Telcos Shedding Jobs

I heard a chilling story recently. AT&T apparently notified a bunch of employees in Los Angeles that their jobs are being eliminated and that they need to report to other cities like Dallas or lose their job. Many of these employees were relocated to Los Angeles in the last five or six years, and the company paid for that past relocation. Employees now must move at their own expense. I was told the same thing was happening in other AT&T markets across the country. This is a particularly callous way to eliminate employees, and AT&T is clearly trying to induce employees to resign to avoid paying severance. This is not the kind of behavior that would normally be expected from a large corporation. It certainly tells the remaining employees of the company that they are not valued.

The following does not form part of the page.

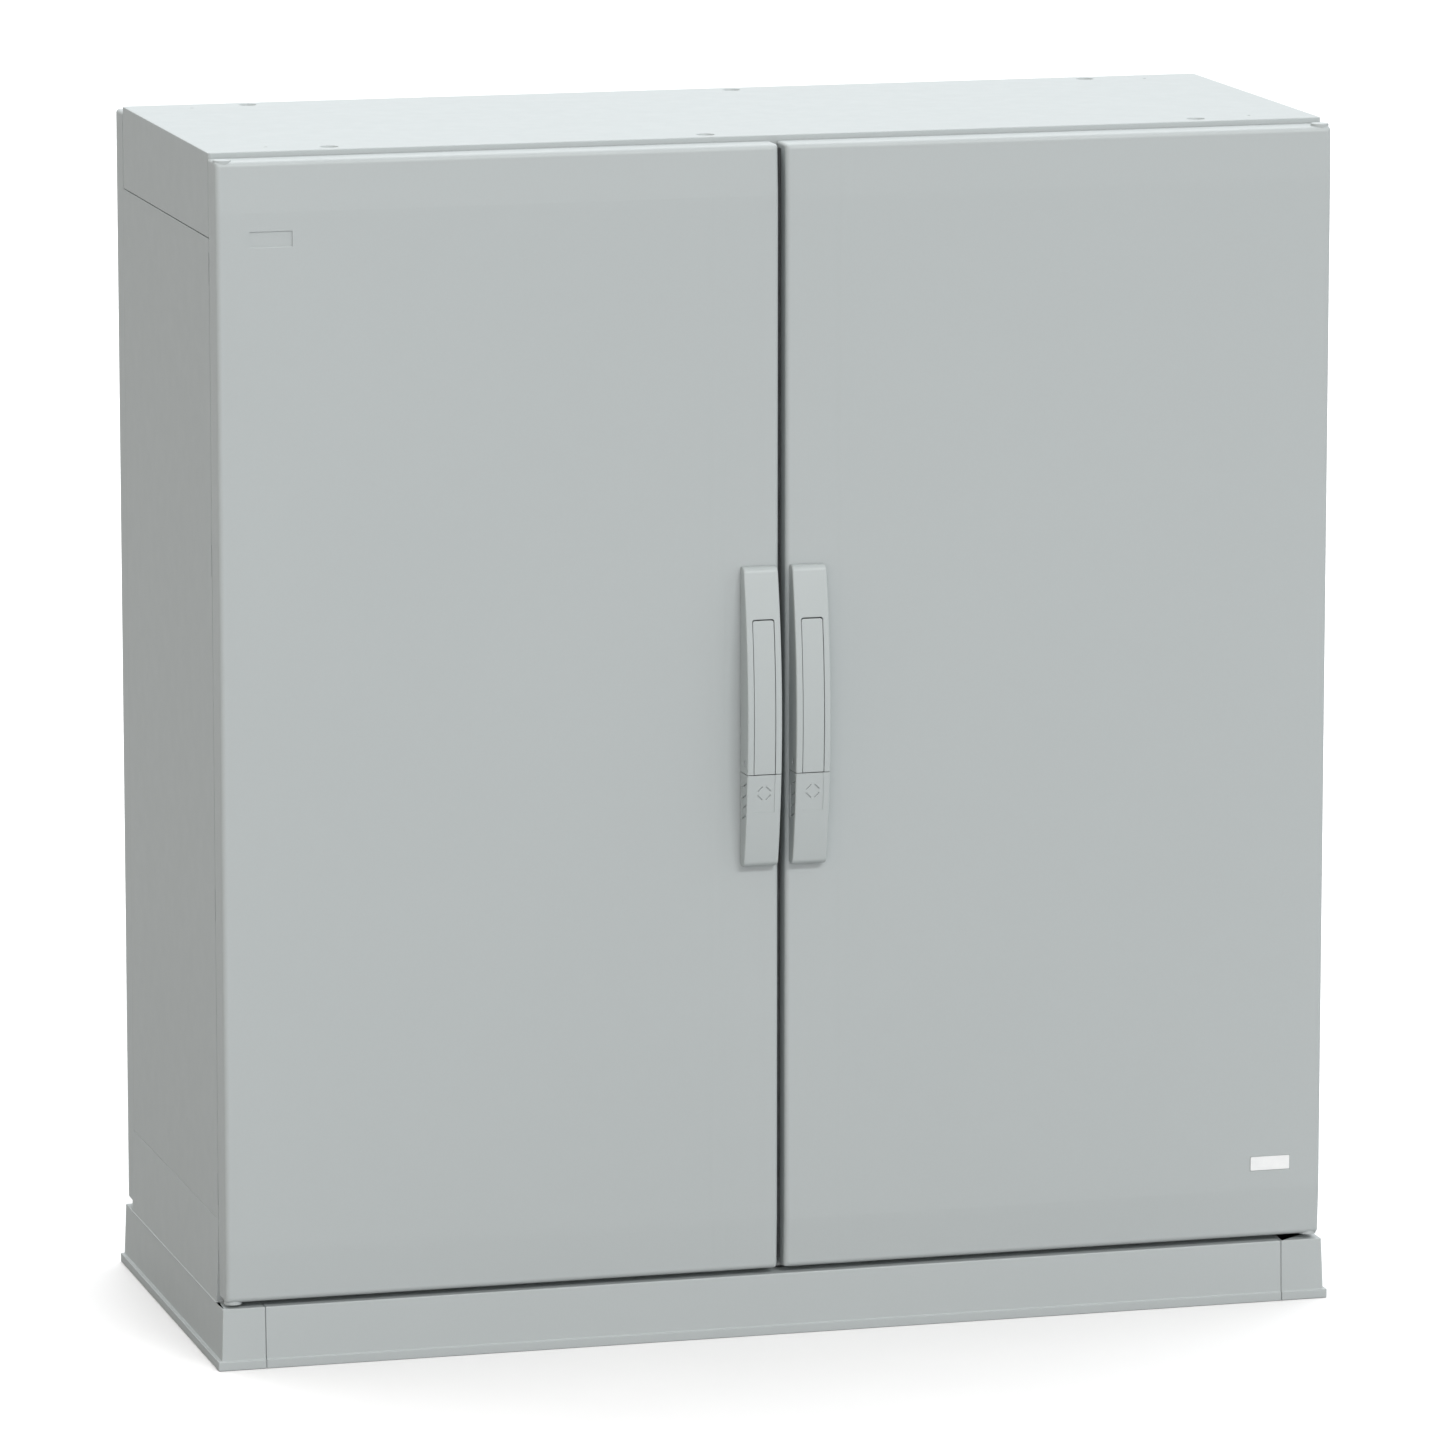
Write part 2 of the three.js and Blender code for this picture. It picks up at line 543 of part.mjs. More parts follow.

There is rarely a month that doesn’t go by without hearing that one of the big telcos is laying off a group of employees somewhere. The story piqued my interest, and it took only a little research to see that telcos have steadily been eliminating staff while the biggest cable companies have not.

Consider the following chart that shows employment at the biggest ISPs and carriers since 2018.

2018 2023 Change
AT&T 268,220 150,500 -44%
Verizon 144,500 105,400 -27%
Lumen 45,000 28,000 -38%
T-Mobile 80,500 67,000 -17%
Comcast 184,000 186,000    1%
Charter 98,000 101,100    3%

It’s not easy to make sense of the staffing changes at the various carriers. Consider some of the big trends at each company since 2018.

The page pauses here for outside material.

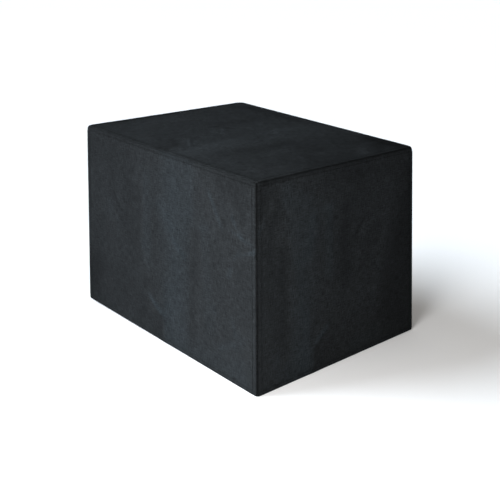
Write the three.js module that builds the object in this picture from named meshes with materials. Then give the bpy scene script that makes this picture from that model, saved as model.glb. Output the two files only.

Some of the staff reductions at AT&T can be justified since the company suffered from several disastrous investments. The biggest was buying Time Warner Media and spinning it off just three years later to Discovery with a huge loss. The company had another big failure from its purchase of DirectTV. While AT&T flourished from 2018 to 2023 in adding cellular customers, competition dropped the average revenue per customer over that time period. AT&T lost only 3% of its net broadband customers over that period while it has been transitioning from copper to fiber.

Verizon has a similar story of making bad investments in AOL and Yahoo. Due to the big surge of FWA cellular broadband and good sales in FiOS, Verizon has 54% more broadband customers today than it had in 2018. Verizon also thrived and grew cellular customers during this period.

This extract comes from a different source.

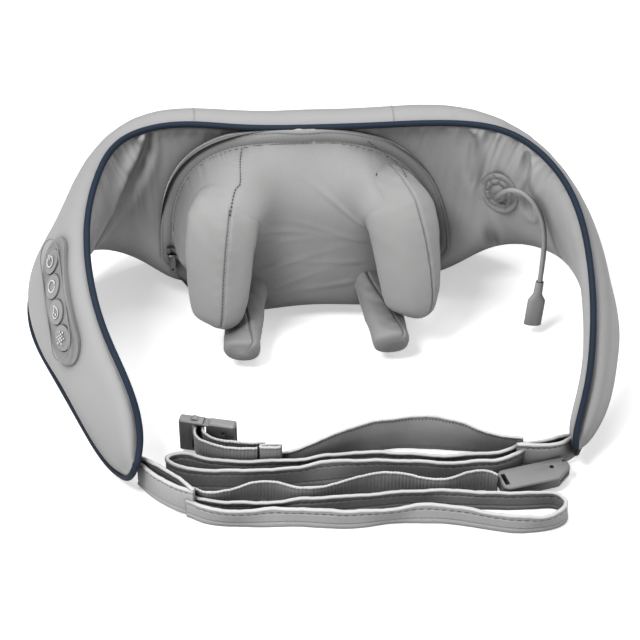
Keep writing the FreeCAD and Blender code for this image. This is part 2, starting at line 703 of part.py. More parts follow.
def make_keypad():
    plate = stadium(KEYPAD_LENGTH, KEYPAD_WIDTH, -16, 12).common(bent_layer(-3.0, KEYPAD_RISE))
    for x in button_places():
        plate = plate.cut(z_rod(BUTTON_R + BUTTON_GAP, x, 0, -20, 20))
    return on_keypad(plate)


def make_button(x):
    cap = z_rod(BUTTON_R, x, 0, -16, 12).common(bent_layer(-2.6, KEYPAD_RISE + 1.2))
    return on_keypad(cap.fuse(z_rod(2.0, x, 0, -5.9, -2.0)))


def make_control_board():
    return on_keypad(block(-42, 42, -11, 11, -12.0, -10.4))


def make_switches():
    switches = [block(x - 3, x + 3, -3, 3, -10.4, -6.9) for x in button_places()]
    return [on_keypad(s) for s in switches]


def keypad_pocket(spare, depth):
    return on_keypad(stadium(KEYPAD_LENGTH + 2 * spare, KEYPAD_WIDTH + 2 * spare, -depth, 14))


# ---- charging lead -----------------------------------------------------------------------

def grommet_rod(radius, back, front):
    return rod(radius, GROMMET_CENTRE + GROMMET_FACING * back, GROMMET_CENTRE + GROMMET_FACING * front)


def make_grommet():
    """Stepped rubber disc with a bore for the cord."""
    disc = grommet_rod(GROMMET_R, -3.0, 2.2)
    disc = disc.fuse(grommet_rod(GROMMET_R * 0.72, 2.2, 3.4)).fuse(grommet_rod(GROMMET_R * 0.36, 3.4, 5.0))
    return disc.cut(grommet_rod(CORD_R, -5.0, 6.0))


def make_cord():
    start = GROMMET_CENTRE + GROMMET_FACING * -3.0
    near = GROMMET_CENTRE + GROMMET_FACING * 4.0
    cord = tube(curve([start, near] + CORD_PATH + [PLUG_TOP]), CORD_R)
    collar = grommet_rod(CORD_R + 1.0, -3.5, 6.5)
    return cord.cut(collar).fuse(grommet_rod(CORD_R, -3.0, 6.5))


def plug_rectangle(share, width, depth):
    """Rounded rectangle square to the plug's axis, share of the way down it."""
    axis = (PLUG_END - PLUG_TOP).normalize()
    side = V(0, 1, 0).cross(axis).normalize()
    front = axis.cross(side)
    centre = PLUG_TOP + (PLUG_END - PLUG_TOP) * share
    a = side * (width / 2.0)
    b = front * (depth / 2.0)
    soft = 0.72
    points = [centre + a, centre + a * soft + b * soft, centre + b, centre - a * soft + b * soft,
              centre - a, centre - a * soft - b * soft, centre - b, centre + a * soft - b * soft]
    return Part.Wire([curve(points, closed=True)])


def make_charge_socket():
    """Moulded socket: a neck round the cord, sloping shoulders and a flat open body."""
    sections = [plug_rectangle(0.012, 6.6, 5.8), plug_rectangle(0.30, 7.4, 6.2),
                plug_rectangle(0.44, PLUG_WIDTH, PLUG_DEPTH), plug_rectangle(1.0, PLUG_WIDTH, PLUG_DEPTH)]
    mouth = [plug_rectangle(0.80, 8.6, 3.2), plug_rectangle(1.1, 8.6, 3.2)]
    return loft(sections, straight=True).cut(loft(mouth, straight=True))


# ---- straps and buckles ------------------------------------------------------------------

def ribbon(path, thickness, z0, z1):
    """Strap standing on edge along a path seen from above."""
    near = []
    far = []
    for i, (x, y) in enumerate(path):
        before = path[max(i - 1, 0)]
        after = path[min(i + 1, len(path) - 1)]
        along = V(after[0] - before[0], after[1] - before[1], 0).normalize()
        square = V(-along.y, along.x, 0) * (thickness / 2.0)
        near.append(V(x, y, z0) + square)
        far.append(V(x, y, z0) - square)
    edges = [curve(near), Part.makeLine(near[-1], far[-1]), curve(far), Part.makeLine(far[0], near[0])]
    return Part.Face(Part.Wire(Part.__sortEdges__(edges))).extrude(V(0, 0, z1 - z0))


def placed(shape, centre, degrees):
    moved = shape.copy()
    moved.Placement = FreeCAD.Placement(centre, FreeCAD.Rotation(V(0, 0, 1), degrees))
    return moved


def make_buckle_socket():
    """Ladder-bar half of the buckle, standing on edge, webbing wrapped round its bar."""
    length, depth, height = SOCKET_SIZE
    body = block(-length / 2, length / 2, -depth / 2, depth / 2, -height / 2, height / 2)
    body = body.makeChamfer(1.2, body.Edges)
    slot_top = height / 2 - 3.0
    body = body.cut(block(-11.5, -0.5, -depth, depth, -slot_top, slot_top))
    body = body.cut(block(3.0, length, -2.2, 2.2, -slot_top, slot_top))
    body = body.cut(y_rod(1.3, 13.0, 7.0, -depth, depth))
    body = body.cut(block(-3.0, 2.0, -depth, depth, height / 2 - 1.6, height))
    bar = z_rod(1.4, -6.0, 0, -height / 2 + 1.5, height / 2 - 1.5)
    thumb = y_rod(4.0, -10.0, height / 2 - 2.4, -2.5, 2.5)
    thumb = thumb.cut(block(-20, 10, -5, 5, -height, height / 2 - 1.5))
    return placed(body.fuse(bar).fuse(thumb), SOCKET_CENTRE, SOCKET_TURN)


def make_buckle_plug():
    """Flat tapering half of the buckle with two layers at its open end."""
    length, width, height = PLUG_BUCKLE_SIZE
    half = length / 2.0
    side = width / 2.0
    outline = [V(-half, -side + 4, 0), V(-half + 4, -side, 0), V(half - 13, -side, 0), V(half, -side + 10, 0),
               V(half, side - 1, 0), V(half - 2, side, 0), V(-half + 4, side, 0), V(-half, side - 4, 0)]
    face = Part.Face(Part.makePolygon(outline + [outline[0]]))
    body = face.extrude(V(0, 0, height))
    body.translate(V(0, 0, -height / 2))
    body = body.makeChamfer(1.0, body.Edges)
    body = body.cut(block(half - 12, half + 1, -side - 1, side - 4, -1.0, 1.0))
    body = body.cut(block(half - 4, half + 1, side - 6, side - 3.5, -height, height))
    body = body.cut(block(-half + 2.5, -half + 6, -side + 5, side - 5, -height, height))
    body = body.cut(z_rod(1.8, half - 14, 2.5, -height, height))
    return placed(body, PLUG_BUCKLE_CENTRE, PLUG_BUCKLE_TURN)


# ---- batteries, boards, heater -----------------------------------------------------------

def make_cells():
    x = 20.5
    return [rod(CELL_R, V(s * x, CELL_Y, CELL_Z), V(s * (x + CELL_LENGTH), CELL_Y, CELL_Z)) for s in (-1, 1)]


def make_cradles():
    cradle = block(19.5, 86.5, 3.5, 24.5, 12.0, 22.5)
    room = rod(CELL_R + 0.15, V(20.3, CELL_Y, CELL_Z), V(85.7, CELL_Y, CELL_Z))
    cradle = cradle.cut(room)
    return [cradle, mirrored(cradle)]


def make_main_board():
    return block(-22, 22, 3, 23, 127.6, 129.2)


def make_harness():
    points = [V(-23.5, 13, 128.4), V(-60, 17, 131), V(-95, 16, 122), V(-118, 8, 104)]
    return tube(curve(points), 1.5)


def make_heating_pad():
    """Thin heater between the gearbox and the hood, pierced for both shafts."""
    sheet = block(-84, 84, -10.0, -9.0, 50, 120)
    for x in (-WHEEL_X, WHEEL_X):
        sheet = sheet.cut(y_rod(SHAFT_R + 4.0, x, SHAFT_Z, -20, 0))
    return sheet


def main():
    outer, inner = make_covers()
    save("outer_cover", outer.cut(keypad_pocket(0.4, 15)))
    save("inner_cover", inner.cut(grommet_rod(GROMMET_R + 0.4, -12, 12)))
    save("cover_piping", *make_piping())
    save("left_arm_foam", make_arm_foam(ARM_STATIONS_LEFT).cut(keypad_pocket(0.6, 14)))
    save("right_arm_foam", make_arm_foam(ARM_STATIONS_RIGHT))
    save("rear_foam", make_rear_foam())
    save("base_strip", block(-BASE_LENGTH / 2, BASE_LENGTH / 2, -BASE_WIDTH / 2, BASE_WIDTH / 2, 0, BASE_THICKNESS))

    save("massage_hood", make_hood())
    save("hood_zip", make_hood_zip())
    save("zip_slider", make_zip_slider())
    save("zip_pull", make_zip_pull())
    save("heating_pad", make_heating_pad())

    front, rear = make_housing()
    save("gearbox_front", front)
    save("gearbox_rear", rear)
    save("gearbox_screws", *make_housing_screws())
    can, cap, magnets, rotor = make_motor()
    save("motor_can", can)
    save("motor_end_cap", cap)
    save("motor_magnets", *magnets.Solids)
    save("motor_rotor", rotor)
    save("worm_shaft", make_worm())
    save("shaft_bushes", *(make_bushes(WHEEL_X) + make_bushes(-WHEEL_X)))
    wheel = make_wheel()
    save("right_worm_wheel", wheel)
    save("left_worm_wheel", left_from_right_wheel(wheel))

    pieces = {
        "output_shaft": [make_shaft()],
        "tilted_hub": [make_hub()],
        "hub_cap_and_screw": [make_hub_cap(), make_hub_screw()],
        "claw_bearing": [make_claw_bearing()],
        "claw_frame": [make_claw_frame(8.0, 7.0)],
        "finger_pads": [make_pad(UPPER_FINGER, 8.0), make_pad(LOWER_FINGER, 7.0)],
        "upper_sleeve": [make_sleeve(UPPER_FINGER)],
        "lower_sleeve": [make_sleeve(LOWER_FINGER)],
    }
    for name, shapes in pieces.items():
        save("right_" + name, *shapes)
        save("left_" + name, *[mirrored(shape) for shape in shapes])

    save("keypad_plate", make_keypad())
    for name, x in zip(BUTTON_NAMES, button_places()):
        save(name, make_button(x))
    save("control_board", make_control_board(), *make_switches())
    save("main_board", make_main_board())
    save("battery_cells", *make_cells())
    save("battery_cradles", *make_cradles())
    save("wiring_harness", make_harness())

    save("charge_grommet", make_grommet())
    save("charge_cord", make_cord())
    save("charge_socket", make_charge_socket())

    save("left_hand_loop", ribbon(LEFT_LOOP, BELT_THICKNESS, 0, 18))
    save("right_hand_loop", ribbon(RIGHT_LOOP, BELT_THICKNESS, 0, 22))
    save("elastic_webbing", ribbon(ELASTIC, WEBBING_THICKNESS, 1, 22))
    save("wide_strap", ribbon(WIDE_STRAP, BELT_THICKNESS, 2, 34))
    end_stop = block(-54, -38, -252, -246.6, 7, 31)
    save("adjuster_webbing", ribbon(ADJUSTER, WEBBING_THICKNESS, 8, 30), end_stop)
    save("strap_roots", ribbon(LEFT_ROOT, 6.0, 2, 27), ribbon(RIGHT_ROOT, 5.0, 4, 26))
    save("buckle_socket", make_buckle_socket())
    save("buckle_plug", make_buckle_plug())


main()
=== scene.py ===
"""Looks of the shiatsu neck massager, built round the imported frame.

Lengths are in metres. Each visible piece is measured on the node that it stands for, so it
follows that node's place and size. The pieces are built in this order: collar, piping cord,
fingers, hood, straps, moulded parts, stage.
"""

import json
import math

import bmesh
import bpy
import numpy as np
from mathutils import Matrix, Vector
from mathutils.bvhtree import BVHTree


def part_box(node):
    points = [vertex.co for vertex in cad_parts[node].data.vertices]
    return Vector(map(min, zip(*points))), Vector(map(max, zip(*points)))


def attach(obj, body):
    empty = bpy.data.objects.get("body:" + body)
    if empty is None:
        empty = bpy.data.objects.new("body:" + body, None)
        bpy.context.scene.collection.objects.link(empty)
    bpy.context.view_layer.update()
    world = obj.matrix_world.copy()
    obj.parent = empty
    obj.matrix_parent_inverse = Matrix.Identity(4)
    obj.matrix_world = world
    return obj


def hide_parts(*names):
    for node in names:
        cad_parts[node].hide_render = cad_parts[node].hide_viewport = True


MM = 0.001

# Camera and light.
CAMERA_AZIMUTH = -5.0
CAMERA_ELEVATION = 38.0
CAMERA_DISTANCE = 1.5
CAMERA_LENS = 108.0
CAMERA_SENSOR = 36.0
CAMERA_TARGET = Vector((0.0, -0.150, 0.070))
LIGHT_TARGET = (0.0, -0.1, 0.05)
LIGHTS = (
    # name, place, size of the disk, power in watts
    ("key_light", (-0.75, -0.75, 1.5), 0.6, 23.0),
    ("fill_light", (1.2, -0.6, 1.2), 1.0, 5.0),
    ("top_light", (0.1, 0.35, 1.7), 0.9, 10.0),
)
WORLD_LIGHT = 0.17
FLOOR_SIZE = 8.0
FLOOR_GLOW = 0.50

# Colours, and the painted shade: ambient occlusion darkens the base colour in deep creases.
COVER_GREY = (0.43, 0.43, 0.43)
LINING_GREY = (0.50, 0.50, 0.498)
HOOD_GREY = (0.38, 0.38, 0.378)
SLEEVE_GREY = (0.38, 0.38, 0.378)
STRAP_GREY = (0.76, 0.76, 0.758)
VELOUR_GREY = (0.86, 0.86, 0.858)
WEBBING_GREY = (0.78, 0.78, 0.778)
PLASTIC_GREY = (0.31, 0.31, 0.315)
KEYPAD_GREY = (0.32, 0.32, 0.322)
NAVY = (0.004, 0.015, 0.036)
# Reach and strength of the painted shade in creases.
PAINTED_SHADE_REACH = 70.0 * MM
PAINTED_SHADE_DEPTH = 0.35

# Collar. CORD_RADIUS is the radius of the cover_piping node, which the seam line is read from.
CORD_RADIUS = 1.5 * MM
SHOWN_CORD_RADIUS = 2.6 * MM
SKIN = 1.6 * MM
COLLAR_ROWS = 420
COLLAR_ACROSS = 46
LEFT_CORNER = (-0.170, -0.040, 0.155)
RIGHT_CORNER = (0.165, -0.040, 0.160)
CORNER_REACH = 62.0 * MM
PANEL_SEAM_X = (-0.088, 0.072)
CLOTH_PRESSURE = 2.6
CLOTH_GROWTH = 0.02
CLOTH_BENDING = 0.25
CLOTH_FRAMES = 16
CLOTH_REACH = 4.5 * MM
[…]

Everybody has likely heard Lumen’s story. The company has struggled since it was spun off from AT&T as US West. The company divested it’s copper assets in twenty states and recently announced more layoffs.

T-Mobile is an interesting case. Cellular customer additions have been sluggish since it merged with Sprint. It recently added 4.8 million FWA broadband customers. The layoffs at T-Mobile seem to be clearly aimed at improving the bottom line – even though one of the big promises made to employees with the Sprint merger was that it would create new jobs, not lose jobs.

Comcast has thrived in everything except cable TV. Since 2018, the company added 5 million broadband customers and 6.5 million cellular customers.

Charter also did well except with cable TV. Charter added 5.3 million broadband customers since 2018 and 7.8 million cellular customers.

The bottom line of my quick analysis is that telcos have been reducing staff at a much greater pace than can be justified by looking at the overall trends of each business. I have to wonder how Comcast and Charter are going to react to the sudden slump in broadband growth? Will they now start shedding employees like the telcos have done?